Due to their success, the two giants were sent to fight off the "Dirtylegs tribe" of Native Americans, who were the worst foes on the plains. However, because of the excessive heat of the year, which never fell below 150 degrees, both the giants and the tribe agreed on a truce until cooler weather. As part of their truce, both parties retired to Colorado, to cool off in the shade of the mountains. The Dirtylegs, still too hot, dug caves into the mountains, which accounts for the existence of cave dwellings today.

On the journey to the mountains, Babe the Blue Ox became exhausted and fell asleep in the shade of Pikes Peak. Knowing that the ox would die of hyperthermia when the sun rose the next morning and unable to move the gigantic ox, Febold and Paul pile up rocks around the creature to shade it from the sun. Unfortunately, the rocks only served to help cook the ox whole. Around Christmas, the Dirtylegs left their cave dwellings and, starving from their months of fasting, devoured the ox. They left the rocks which had been piled up around him strewn about the area, which created the Garden of the Gods. However, the meat of Babe was too much for the stomachs of the Dirtylegs and the entire tribe died after consuming him, which is why no one has ever heard of the Dirtylegs since.

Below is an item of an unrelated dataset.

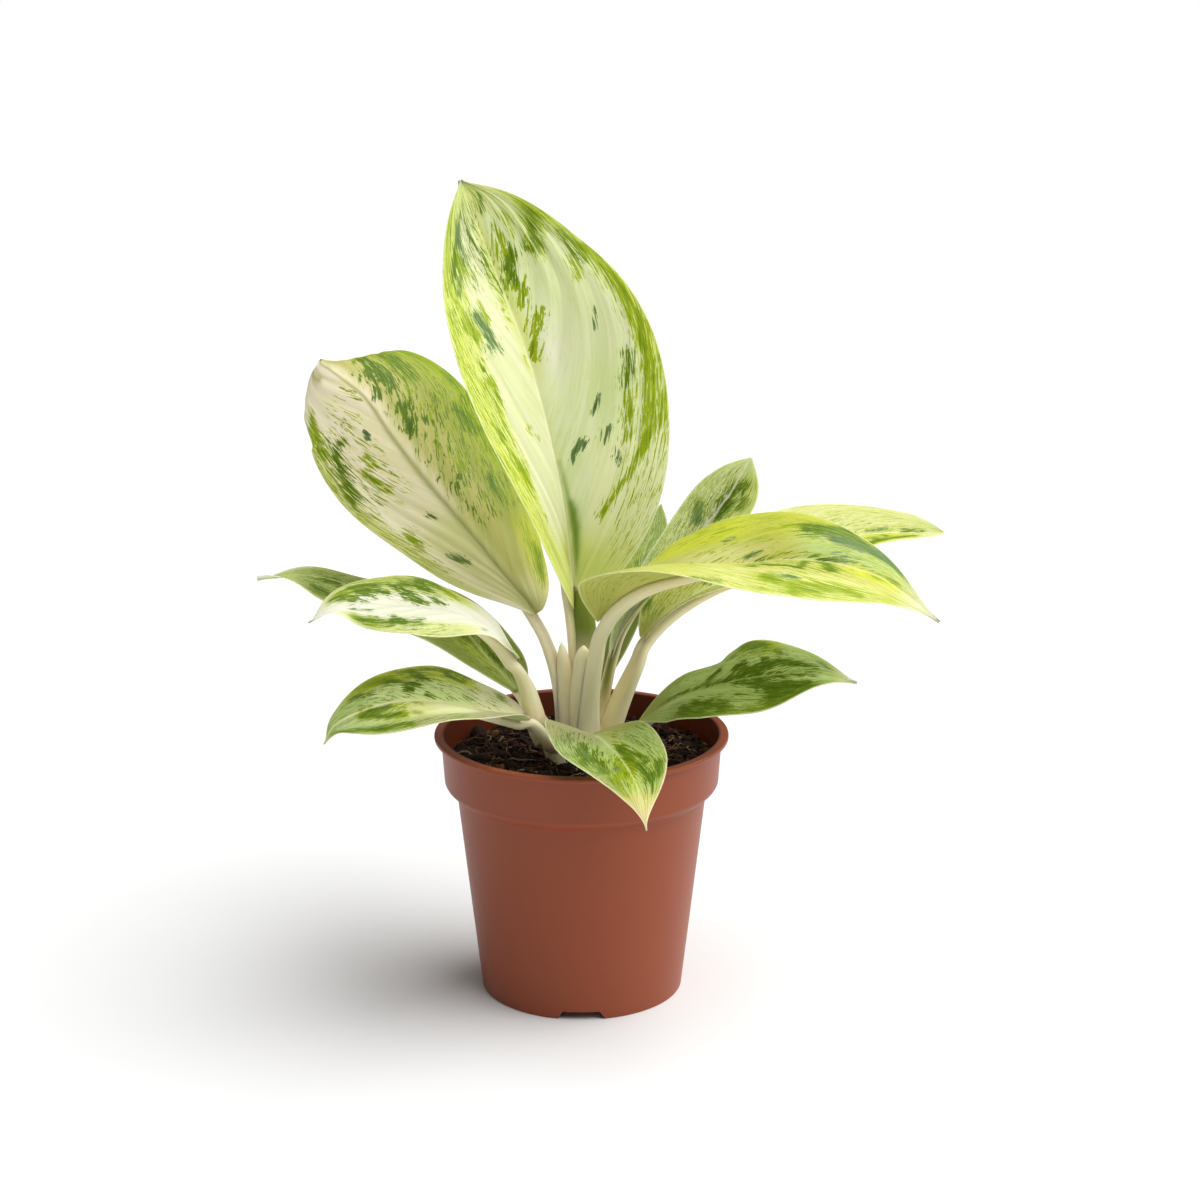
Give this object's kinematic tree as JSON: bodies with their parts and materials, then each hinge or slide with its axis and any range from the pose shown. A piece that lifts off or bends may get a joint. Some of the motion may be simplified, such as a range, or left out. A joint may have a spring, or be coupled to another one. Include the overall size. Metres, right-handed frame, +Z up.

This story is, as is to be expected, entirely fabricated. There is no evidence that any tribe known as the "Dirtylegs" ever existed nor do they appear to be modeled on a particular tribe. The portrayal of Native Americans as villains, enemies of progress, or obstacles of settlement is consistent with other American folklore and is rooted in ideas of Manifest Destiny and the history of the colonization of the American West.